Daniel Felsenthal in the Los Angeles Review of Books:
In 1935, the writer and artist Denton Welch, then a 20-year-old student at Goldsmiths’ College in London, was struck by a car while biking to his aunt’s house in Surrey. It was the beginning of a bank-holiday weekend, and if his autobiographical fiction can be taken as fact, Welch was unused to the amount of traffic on the road. The vehicle crushed his legs, leaving him catheterized and sporadically impotent, with ultimately fatal injuries to his spine and kidneys. Before he died at the age of 33, Welch drafted three novels, Maiden Voyage (1943), In Youth Is Pleasure(1944), and the posthumously published A Voice Through a Cloud (1950), along with numerous stories and poems. He also produced oil paintings, watercolors, and a refurbished dollhouse now in the permanent collection of the Victoria and Albert Museum of Childhood. His biography places him in a lineage of doomed literary geniuses, one that includes Flannery O’Connor and Carson McCullers, whose premature awareness of their own mortality gave their artistic visions an askew acuteness.

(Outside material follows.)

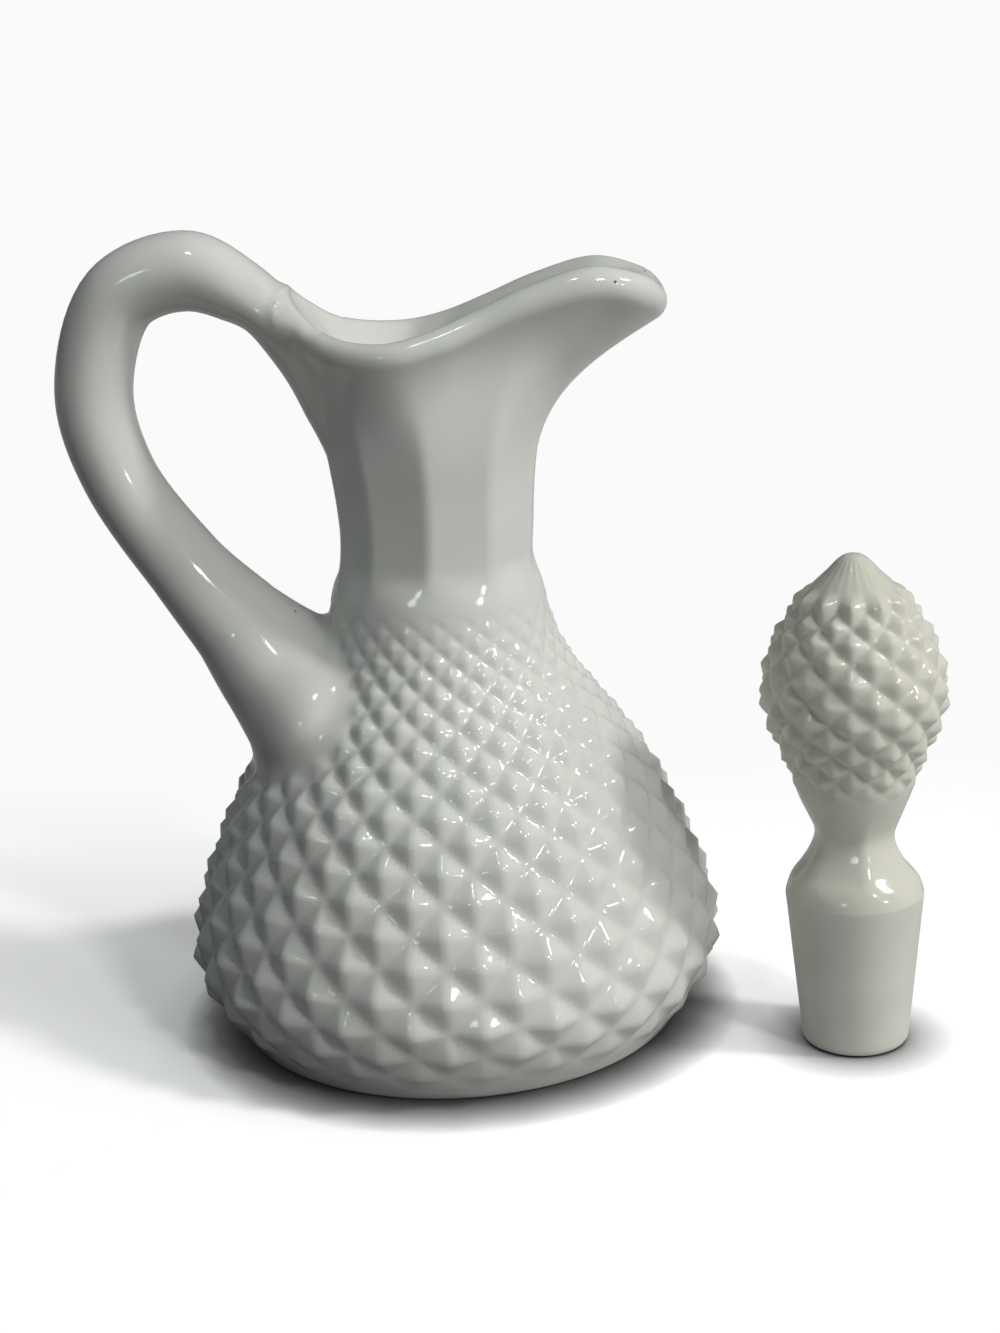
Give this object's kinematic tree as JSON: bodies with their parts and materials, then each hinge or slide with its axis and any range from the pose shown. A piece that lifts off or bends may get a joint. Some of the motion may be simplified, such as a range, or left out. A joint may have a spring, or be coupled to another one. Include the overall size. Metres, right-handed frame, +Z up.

While England’s young males were at war, Welch lived an invalid’s life in the countryside, developing an idiosyncratic voice that addressed highly personal passions: material culture, food, manmade grottos, architectural restoration, homosexuality. In real life, Welch haunted antique stores and junk sales; his narrators pride themselves on finding beautiful objects among other people’s garbage. He exerted enough control over his books’ design that they beg consideration as physical objects.